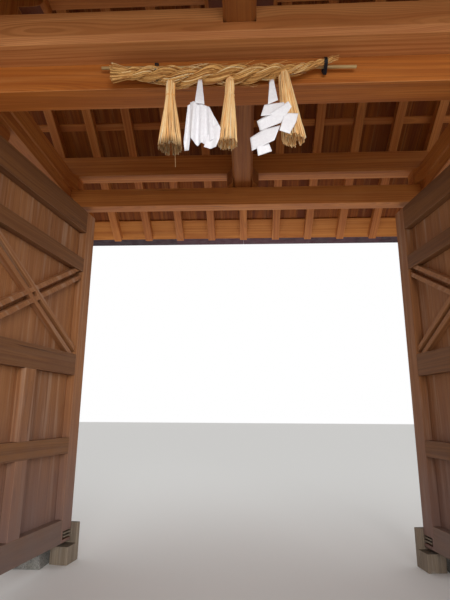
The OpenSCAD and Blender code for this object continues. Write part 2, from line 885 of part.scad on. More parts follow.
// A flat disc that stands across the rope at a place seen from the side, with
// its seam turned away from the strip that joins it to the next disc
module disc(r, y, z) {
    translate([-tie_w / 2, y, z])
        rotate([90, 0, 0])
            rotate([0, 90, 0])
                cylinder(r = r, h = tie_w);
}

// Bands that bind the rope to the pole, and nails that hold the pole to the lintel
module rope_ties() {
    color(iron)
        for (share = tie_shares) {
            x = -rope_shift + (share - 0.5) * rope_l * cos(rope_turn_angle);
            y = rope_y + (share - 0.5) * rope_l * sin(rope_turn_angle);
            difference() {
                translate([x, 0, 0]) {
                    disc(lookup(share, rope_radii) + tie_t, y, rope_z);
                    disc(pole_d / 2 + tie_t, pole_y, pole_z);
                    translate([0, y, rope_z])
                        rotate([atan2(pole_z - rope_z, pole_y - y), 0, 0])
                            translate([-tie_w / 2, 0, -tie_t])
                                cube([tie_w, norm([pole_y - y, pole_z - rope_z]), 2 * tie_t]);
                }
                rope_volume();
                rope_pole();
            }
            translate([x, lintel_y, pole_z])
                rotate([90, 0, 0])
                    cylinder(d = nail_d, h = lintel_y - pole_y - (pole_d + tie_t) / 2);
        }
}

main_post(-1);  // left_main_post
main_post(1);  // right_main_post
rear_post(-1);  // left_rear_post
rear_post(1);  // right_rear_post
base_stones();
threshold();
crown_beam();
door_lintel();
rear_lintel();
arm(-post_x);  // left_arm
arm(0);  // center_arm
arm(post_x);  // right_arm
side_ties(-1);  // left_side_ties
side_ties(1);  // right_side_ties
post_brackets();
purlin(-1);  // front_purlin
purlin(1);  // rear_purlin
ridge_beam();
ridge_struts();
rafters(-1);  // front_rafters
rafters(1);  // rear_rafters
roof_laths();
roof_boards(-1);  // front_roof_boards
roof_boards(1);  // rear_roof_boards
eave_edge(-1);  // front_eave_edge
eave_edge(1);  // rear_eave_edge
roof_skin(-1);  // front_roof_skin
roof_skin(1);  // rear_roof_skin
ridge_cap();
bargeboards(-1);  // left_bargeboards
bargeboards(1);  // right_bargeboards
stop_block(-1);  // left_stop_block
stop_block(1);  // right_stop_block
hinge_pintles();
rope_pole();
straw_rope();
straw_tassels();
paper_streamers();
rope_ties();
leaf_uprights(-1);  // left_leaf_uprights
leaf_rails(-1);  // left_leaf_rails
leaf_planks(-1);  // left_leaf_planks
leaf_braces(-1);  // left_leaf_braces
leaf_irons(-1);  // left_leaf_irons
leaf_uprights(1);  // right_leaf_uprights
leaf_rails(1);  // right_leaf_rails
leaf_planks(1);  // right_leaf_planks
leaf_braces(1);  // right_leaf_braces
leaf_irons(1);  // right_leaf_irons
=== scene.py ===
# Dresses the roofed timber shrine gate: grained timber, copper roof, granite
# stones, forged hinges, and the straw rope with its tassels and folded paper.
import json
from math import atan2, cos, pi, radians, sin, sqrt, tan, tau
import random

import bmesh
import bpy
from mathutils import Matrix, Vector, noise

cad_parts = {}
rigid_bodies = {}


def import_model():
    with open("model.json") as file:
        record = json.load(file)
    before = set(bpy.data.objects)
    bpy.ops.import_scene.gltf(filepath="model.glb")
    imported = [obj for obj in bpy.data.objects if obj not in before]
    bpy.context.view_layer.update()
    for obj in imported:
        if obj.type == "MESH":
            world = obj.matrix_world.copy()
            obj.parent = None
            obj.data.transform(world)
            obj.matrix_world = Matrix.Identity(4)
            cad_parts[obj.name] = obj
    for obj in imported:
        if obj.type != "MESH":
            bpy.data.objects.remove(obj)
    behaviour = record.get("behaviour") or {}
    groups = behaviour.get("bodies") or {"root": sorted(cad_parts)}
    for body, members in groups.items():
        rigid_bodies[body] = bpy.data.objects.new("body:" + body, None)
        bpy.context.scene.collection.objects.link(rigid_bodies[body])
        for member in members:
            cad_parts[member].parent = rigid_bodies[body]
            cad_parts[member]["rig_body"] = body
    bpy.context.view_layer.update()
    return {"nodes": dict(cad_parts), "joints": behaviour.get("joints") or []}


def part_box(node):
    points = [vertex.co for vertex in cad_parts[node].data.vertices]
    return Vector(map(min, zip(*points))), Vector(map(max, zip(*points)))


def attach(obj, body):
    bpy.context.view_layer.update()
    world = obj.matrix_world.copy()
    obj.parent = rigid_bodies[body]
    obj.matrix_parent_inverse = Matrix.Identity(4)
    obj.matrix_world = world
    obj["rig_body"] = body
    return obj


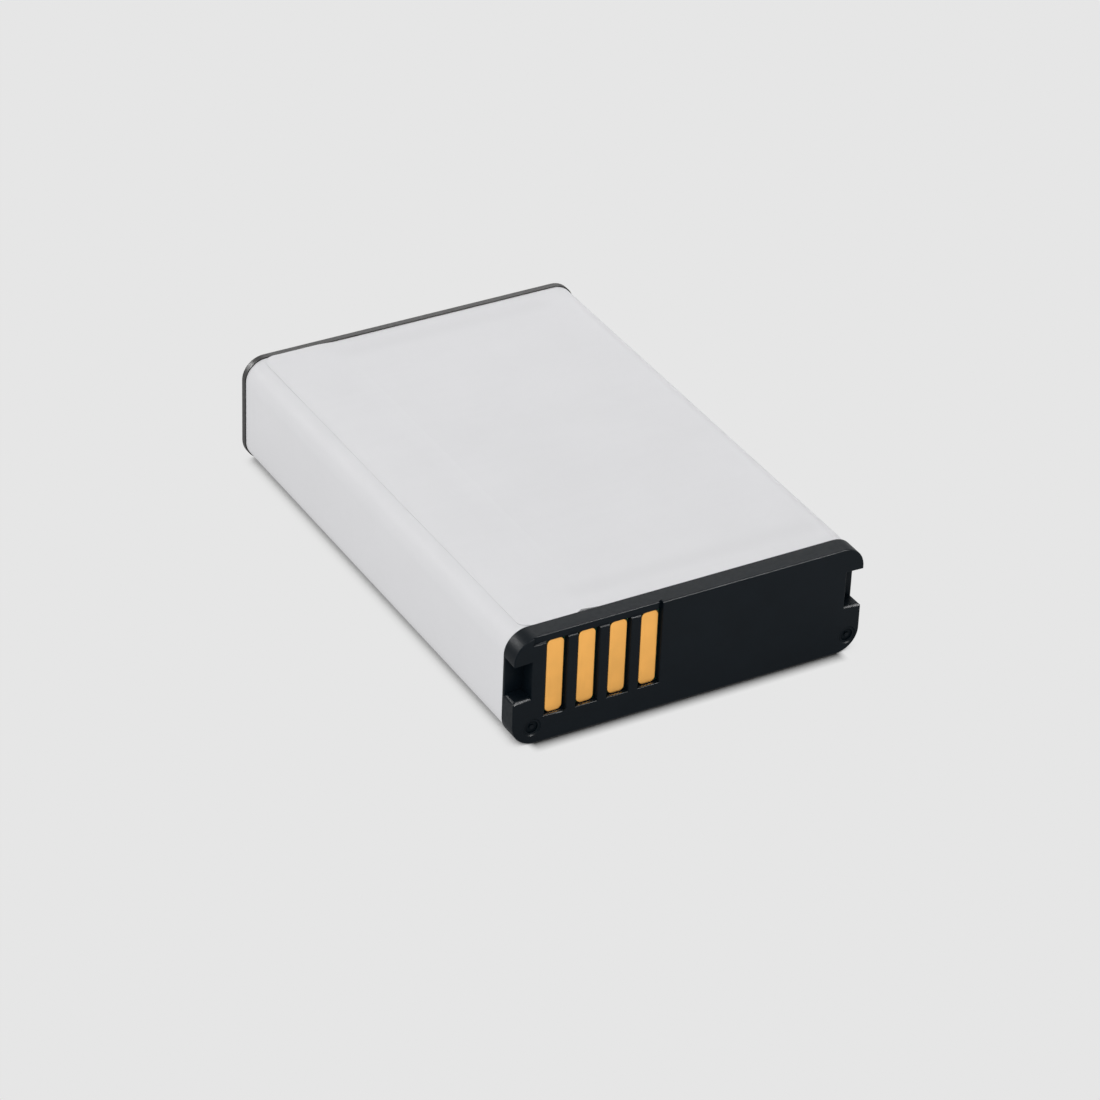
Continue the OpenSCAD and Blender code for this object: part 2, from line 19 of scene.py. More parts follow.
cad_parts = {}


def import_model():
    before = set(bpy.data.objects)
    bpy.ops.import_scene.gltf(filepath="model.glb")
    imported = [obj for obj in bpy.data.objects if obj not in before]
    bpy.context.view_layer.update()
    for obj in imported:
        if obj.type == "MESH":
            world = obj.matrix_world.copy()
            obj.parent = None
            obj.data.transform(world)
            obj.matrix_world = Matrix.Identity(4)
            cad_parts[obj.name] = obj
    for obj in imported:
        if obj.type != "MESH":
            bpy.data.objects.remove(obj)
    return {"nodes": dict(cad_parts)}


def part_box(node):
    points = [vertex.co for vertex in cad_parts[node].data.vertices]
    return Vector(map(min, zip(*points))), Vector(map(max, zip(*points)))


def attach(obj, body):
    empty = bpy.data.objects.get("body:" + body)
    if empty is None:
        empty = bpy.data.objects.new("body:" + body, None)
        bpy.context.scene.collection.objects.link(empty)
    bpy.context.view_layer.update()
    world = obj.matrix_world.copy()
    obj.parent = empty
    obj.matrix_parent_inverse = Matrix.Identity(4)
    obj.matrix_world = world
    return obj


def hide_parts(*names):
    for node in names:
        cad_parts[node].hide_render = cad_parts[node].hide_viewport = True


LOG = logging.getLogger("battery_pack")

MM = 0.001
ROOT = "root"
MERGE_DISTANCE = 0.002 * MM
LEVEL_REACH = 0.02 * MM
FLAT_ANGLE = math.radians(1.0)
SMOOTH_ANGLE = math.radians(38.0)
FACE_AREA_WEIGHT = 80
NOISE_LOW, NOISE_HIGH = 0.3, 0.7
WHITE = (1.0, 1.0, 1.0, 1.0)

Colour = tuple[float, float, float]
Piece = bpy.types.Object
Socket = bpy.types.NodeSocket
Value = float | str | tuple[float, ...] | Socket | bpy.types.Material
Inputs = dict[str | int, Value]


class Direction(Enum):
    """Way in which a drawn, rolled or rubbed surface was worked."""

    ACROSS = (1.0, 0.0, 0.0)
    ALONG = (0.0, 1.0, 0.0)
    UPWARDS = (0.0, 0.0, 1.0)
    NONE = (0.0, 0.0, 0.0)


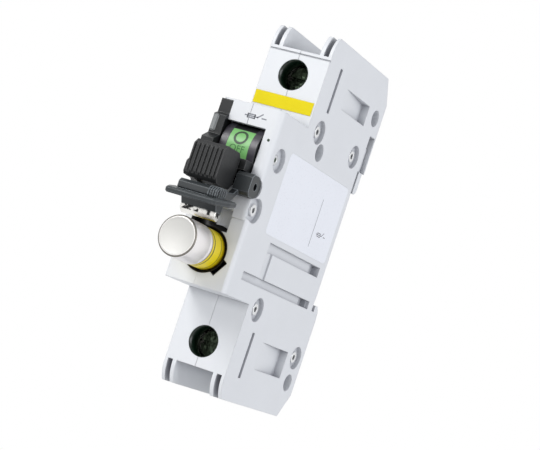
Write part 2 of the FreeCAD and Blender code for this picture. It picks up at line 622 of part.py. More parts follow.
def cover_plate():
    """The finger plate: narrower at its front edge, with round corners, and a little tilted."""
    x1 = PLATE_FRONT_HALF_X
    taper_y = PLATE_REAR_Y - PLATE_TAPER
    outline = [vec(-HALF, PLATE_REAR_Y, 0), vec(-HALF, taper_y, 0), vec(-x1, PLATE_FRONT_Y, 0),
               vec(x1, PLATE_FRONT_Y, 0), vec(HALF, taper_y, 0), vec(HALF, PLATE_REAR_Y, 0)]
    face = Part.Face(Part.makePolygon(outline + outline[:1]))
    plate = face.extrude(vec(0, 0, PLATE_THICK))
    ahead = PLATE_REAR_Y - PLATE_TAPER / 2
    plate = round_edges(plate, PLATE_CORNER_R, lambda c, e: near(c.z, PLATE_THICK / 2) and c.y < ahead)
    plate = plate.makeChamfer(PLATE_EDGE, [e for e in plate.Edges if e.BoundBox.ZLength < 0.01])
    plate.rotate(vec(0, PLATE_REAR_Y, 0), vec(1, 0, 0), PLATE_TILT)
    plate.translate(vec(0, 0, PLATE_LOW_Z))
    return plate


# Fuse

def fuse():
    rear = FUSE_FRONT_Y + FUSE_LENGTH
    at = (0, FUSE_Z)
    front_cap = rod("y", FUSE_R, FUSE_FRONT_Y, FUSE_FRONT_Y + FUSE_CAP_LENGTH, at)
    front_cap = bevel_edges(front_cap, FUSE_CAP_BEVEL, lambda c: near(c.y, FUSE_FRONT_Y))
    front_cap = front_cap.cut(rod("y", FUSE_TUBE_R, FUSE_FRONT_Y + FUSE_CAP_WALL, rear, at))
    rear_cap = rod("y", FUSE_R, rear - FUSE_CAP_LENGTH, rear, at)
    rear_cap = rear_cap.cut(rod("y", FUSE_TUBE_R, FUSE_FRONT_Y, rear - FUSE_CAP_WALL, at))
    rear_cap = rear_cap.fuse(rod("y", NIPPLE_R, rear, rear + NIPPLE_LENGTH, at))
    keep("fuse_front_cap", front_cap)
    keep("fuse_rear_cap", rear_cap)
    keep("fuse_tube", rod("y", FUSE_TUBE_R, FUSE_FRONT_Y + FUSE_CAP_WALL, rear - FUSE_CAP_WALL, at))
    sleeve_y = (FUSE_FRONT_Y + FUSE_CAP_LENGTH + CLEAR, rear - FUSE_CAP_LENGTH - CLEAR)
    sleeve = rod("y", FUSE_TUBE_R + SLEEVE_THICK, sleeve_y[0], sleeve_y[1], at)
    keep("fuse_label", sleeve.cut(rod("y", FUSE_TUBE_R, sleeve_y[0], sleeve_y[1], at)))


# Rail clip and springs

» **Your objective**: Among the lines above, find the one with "Continue the OpenSCAD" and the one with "if empty is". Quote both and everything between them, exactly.

» **Response to this exercise**:
Continue the OpenSCAD and Blender code for this object: part 2, from line 19 of scene.py. More parts follow.
cad_parts = {}


def import_model():
    before = set(bpy.data.objects)
    bpy.ops.import_scene.gltf(filepath="model.glb")
    imported = [obj for obj in bpy.data.objects if obj not in before]
    bpy.context.view_layer.update()
    for obj in imported:
        if obj.type == "MESH":
            world = obj.matrix_world.copy()
            obj.parent = None
            obj.data.transform(world)
            obj.matrix_world = Matrix.Identity(4)
            cad_parts[obj.name] = obj
    for obj in imported:
        if obj.type != "MESH":
            bpy.data.objects.remove(obj)
    return {"nodes": dict(cad_parts)}


def part_box(node):
    points = [vertex.co for vertex in cad_parts[node].data.vertices]
    return Vector(map(min, zip(*points))), Vector(map(max, zip(*points)))


def attach(obj, body):
    empty = bpy.data.objects.get("body:" + body)
    if empty is None:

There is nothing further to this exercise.